Requirement: Reply with one number: how many lines contain the word "Blender".

(3D code data)

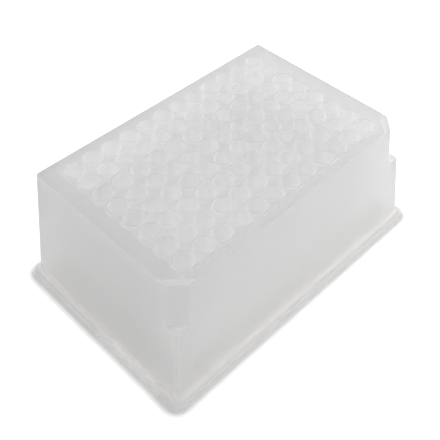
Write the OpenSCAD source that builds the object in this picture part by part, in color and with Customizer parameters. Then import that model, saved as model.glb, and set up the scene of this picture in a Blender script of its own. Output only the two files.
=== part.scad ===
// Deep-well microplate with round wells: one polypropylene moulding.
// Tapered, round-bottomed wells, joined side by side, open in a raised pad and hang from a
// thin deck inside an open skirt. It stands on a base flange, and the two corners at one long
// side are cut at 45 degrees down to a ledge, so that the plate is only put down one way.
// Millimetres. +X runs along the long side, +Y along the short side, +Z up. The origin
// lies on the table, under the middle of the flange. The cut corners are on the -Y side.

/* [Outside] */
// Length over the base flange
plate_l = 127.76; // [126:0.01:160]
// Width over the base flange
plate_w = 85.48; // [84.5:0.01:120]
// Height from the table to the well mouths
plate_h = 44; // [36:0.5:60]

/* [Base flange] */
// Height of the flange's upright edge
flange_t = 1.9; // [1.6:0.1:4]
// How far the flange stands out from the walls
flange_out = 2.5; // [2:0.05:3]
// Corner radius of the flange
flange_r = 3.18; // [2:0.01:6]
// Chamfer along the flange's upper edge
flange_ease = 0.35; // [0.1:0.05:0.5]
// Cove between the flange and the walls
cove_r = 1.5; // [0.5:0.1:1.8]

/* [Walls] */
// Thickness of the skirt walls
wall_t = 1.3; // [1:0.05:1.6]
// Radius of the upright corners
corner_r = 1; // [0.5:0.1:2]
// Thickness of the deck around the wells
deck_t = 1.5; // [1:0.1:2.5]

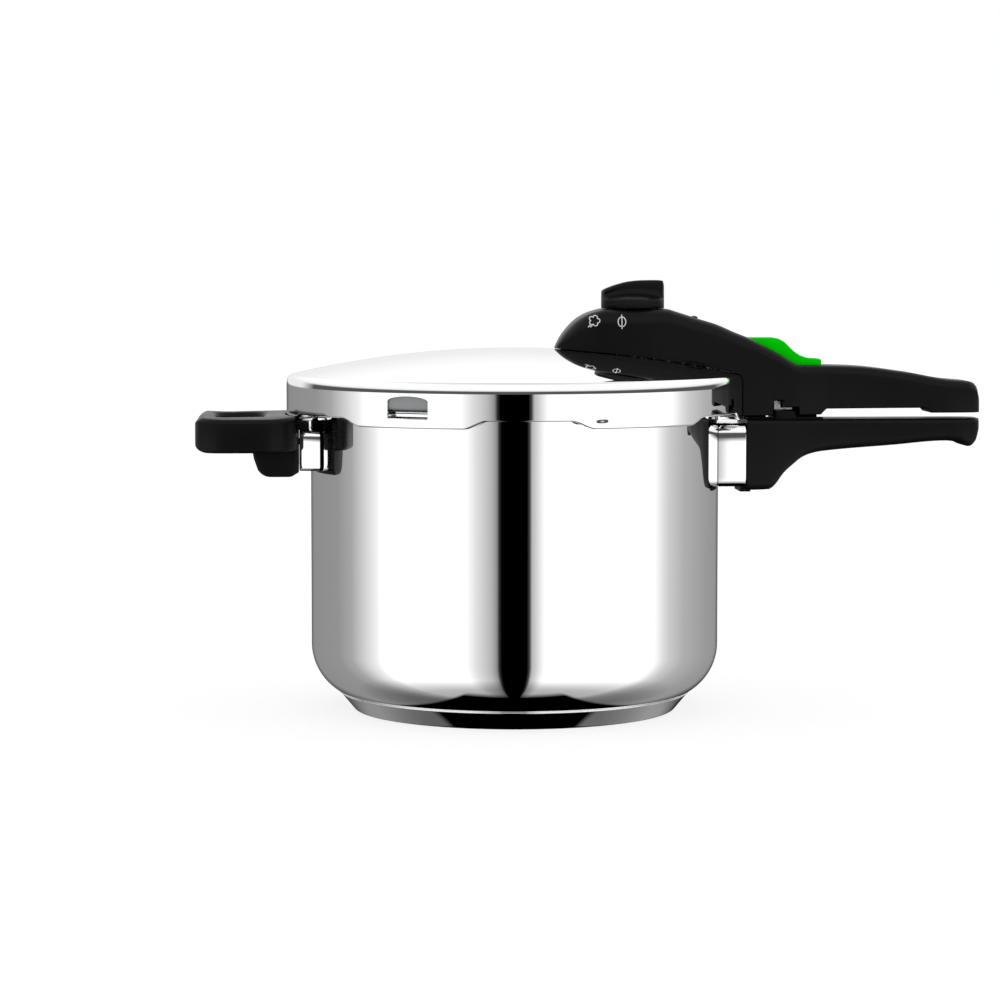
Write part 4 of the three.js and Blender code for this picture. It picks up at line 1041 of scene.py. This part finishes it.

Exercise output: 2